No one knows who or how many people got the payment who were not eligible to receive it.

“I am concerned that the Government does not know how significant the scale of payments to ineligible people is,” said Ryan.

“The Minister of Revenue has been quoted by media as saying that it could be around 1% of payments.

“Inland Revenue told my staff that it is doing some work to improve the accuracy of future payments but does not know, and may never know, how many ineligible people might have received the payment.

“This is, in my view, unacceptable.”

By the usual standard of Auditor-General admonitions, that is about as tough as it gets.

It was clearly difficult for the Prime Minister at her weekly press conference yesterday to defend the way the payment had been distributed.

“When you are working on a payment that goes or is expected to go to roughly 2.1 million eligible New Zealanders, there is no way to design a system that will be absolutely perfect,” she said.

“But we prioritised in these tough times getting payment to the New Zealanders who needed it the most.

“And we stand by that while we continue to do everything we can to make improvements as we go.”

That was ultimately her only defence that it was better to get the money out and accept a few mistakes than to have not made the payment.

Would any payment have been perfect?
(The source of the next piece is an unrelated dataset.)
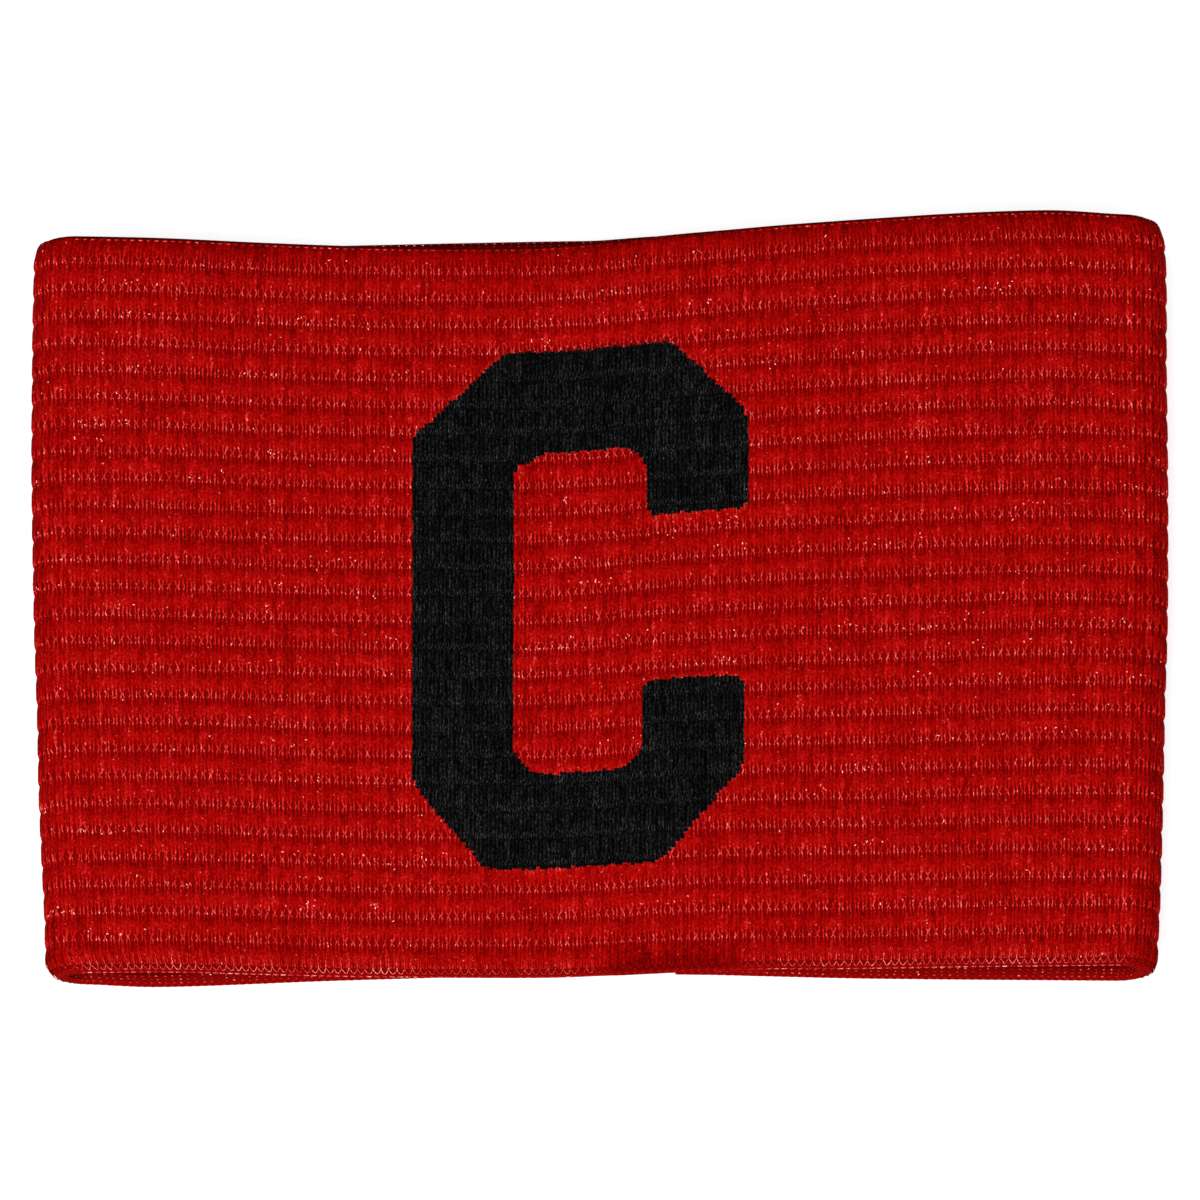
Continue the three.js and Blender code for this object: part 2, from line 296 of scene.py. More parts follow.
def pulledIn(s):
    lines = np.array(stitchLines + [stripLength - at for at in stitchLines])
    near = np.exp(-(((np.asarray(s)[..., None] - lines) / softness["stitchPullWidth"]) ** 2))
    return softness["stitchPull"] * near.sum(-1)


# 1 round the folds, 0 on the front and the back
def roundFold(s):
    return smooth((np.abs(alongPath("x", s)) - halfSpan) / softness["foldStart"])


# Painted shade on the yarn: where it is pressed in, round the folds and at their rims, and along the upper
# edge
def paintedShade(s, w):
    x = alongPath("x", s)
    left, right = softness["foldShade"]
    atFold = np.where(x < 0, left, right) * roundFold(s)
    atRim = softness["foldRimShade"] * np.abs(alongPath("outX", s)) ** 3
    fromTop = webbing["width"] - w
    farEdge = softness["farEdgeShade"] * (1 - grow(fromTop, *softness["farEdge"]))
    lastBit = softness["lastBitShade"] * (1 - grow(fromTop, *softness["lastBit"]))
    atPress = softness["pressedShade"] * alongPath("front", s) * pressed(x, w)
    return atFold + atRim + farEdge + lastBit + atPress


# Points at s along the strip, w up it and a depth under the edge ribs' crests, in metres
def onCloth(s, w, depth):
    s, w, depth = np.broadcast_arrays(s, w, depth)
    up = w / webbing["width"]
    outward = webbing["wall"] / 2 - depth
    beyond = s - np.clip(s, 0, stripLength)
    x = alongPath("x", s) + alongPath("outX", s) * outward + beyond
    drawnIn = 1 - np.where(x < 0, curve(foldReach, 1, up), curve(foldReach, 2, up))
    nearFold = (x / (webbing["flatLength"] / 2)) ** 2
    dent = webbing["dentDepth"] * alongPath("dent", s) * (1 - smooth(w / webbing["dentHeight"]))
    z = alongPath("z", s) + alongPath("outZ", s) * outward - dent - alongPath("front", s) * sunk(x, w)
    y = blend(alongPath("lower", s), alongPath("upper", s), up) + shiftY
    return np.stack([x * (1 - drawnIn * nearFold), y, z], -1) * mm


# Helpers for meshes and finishes


# Faces between neighbouring points of many small grids. keep says which gaps along each are filled.
def gridFaces(keep, across, first=0):
    grids, gaps = keep.shape
    start = first + np.arange(grids)[:, None, None] * (gaps + 1) * across
    start = start + np.arange(gaps)[None, :, None] * across + np.arange(across - 1)
    quads = np.stack([start, start + 1, start + across + 1, start + across], -1)
    return quads[keep].reshape(-1, 4)


def fullGrid(points):
    grids, rows, across = points.shape[:3]
    return gridFaces(np.ones((grids, rows - 1), bool), across)


# One object from points in metres and faces of one kind. tone is a tone for each point, the yarn's own
# colour together with painted highlight and shade, and chart its place in the piece's own flat map.
def makePiece(name, points, faces, finish, tone=0.5, chart=None):
    used, corners = np.unique(faces, return_inverse=True)
    sides = faces.shape[1]
    mesh = bpy.data.meshes.new(name)
    mesh.vertices.add(len(used))
    mesh.vertices.foreach_set("co", points.reshape(-1, 3)[used].ravel())
    mesh.loops.add(faces.size)
    mesh.loops.foreach_set("vertex_index", corners.ravel())
    mesh.polygons.add(len(faces))
    mesh.polygons.foreach_set("loop_start", np.arange(len(faces)) * sides)
    mesh.polygons.foreach_set("use_smooth", np.ones(len(faces), bool))
    shade = mesh.attributes.new("yarnTone", "FLOAT", "POINT")
    shades = np.broadcast_to(tone, points.shape[:-1]).reshape(-1)[used]
    shade.data.foreach_set("value", shades.astype(np.float32))
    if chart is not None:
        flat = chart.reshape(-1, 2)[used][corners.ravel()]
        mesh.uv_layers.new(name="OFBake").data.foreach_set("uv", flat.astype(np.float32).ravel())
    mesh.update(calc_edges=True)
    mesh.validate()
    mesh.materials.append(finish)
    piece = bpy.data.objects.new(name, mesh)
    bpy.context.scene.collection.objects.link(piece)
    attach(piece, "root")
    triangles = len(faces) * (sides - 2)
    print(f"{name}: {triangles} triangles")
    return piece


def linear(hexColour):
    parts = [int(hexColour[i : i + 2], 16) / 255 for i in (1, 3, 5)]
    return tuple(c / 12.92 if c <= 0.04045 else ((c + 0.055) / 1.055) ** 2.4 for c in parts) + (1.0,)


def newMaterial(name):
    material = bpy.data.materials.new(name)
    material.use_nodes = True
    material.node_tree.nodes.clear()
    return material, material.node_tree


# One node with its settings, its input values and its links
def addNode(tree, kind, settings=None, values=None, links=None):
    node = tree.nodes.new(kind)
    for key, value in (settings or {}).items():
        setattr(node, key, value)
    for key, value in (values or {}).items():
        node.inputs[key].default_value = value
    for key, source in (links or {}).items():
        tree.links.new(source, node.inputs[key])
    return node


def setStops(ramp, stops):
    while len(ramp.color_ramp.elements) < len(stops):
        ramp.color_ramp.elements.new(0.5)
    for element, (place, colour) in zip(ramp.color_ramp.elements, stops):
        element.position = place
        element.color = linear(colour)


# The last three nodes of the webbing's finishes. look is a dictionary of its numbers.
def endFinish(tree, look, colour, relief):
    bump = addNode(
        tree,
        "ShaderNodeBump",
        values={"Strength": look["bump"], "Distance": look["bumpHeight"] * mm},
        links={"Height": relief},
    )
    shader = addNode(
        tree,
        "ShaderNodeBsdfPrincipled",
        values={"Roughness": look["roughness"], "IOR": look["ior"], "Specular IOR Level": look["specular"]},
        links={"Base Color": colour, "Normal": bump.outputs["Normal"]},
    )
    addNode(tree, "ShaderNodeOutputMaterial", links={"Surface": shader.outputs["BSDF"]})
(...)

I would argue no,” she said.

“But the most important thing to do was to support New Zealanders when they needed it most. And we’ve done that.”

The Auditor General had a pre-emptive response to that.

“In my view, good stewardship of public money required greater care when designing and implementing the COLP – ensuring that the criteria were clear and that the data used by Inland Revenue was adequate,” he said.

He concluded that speed and expediency had been prioritised over certainty and accuracy.

The Opposition will have a field day with this.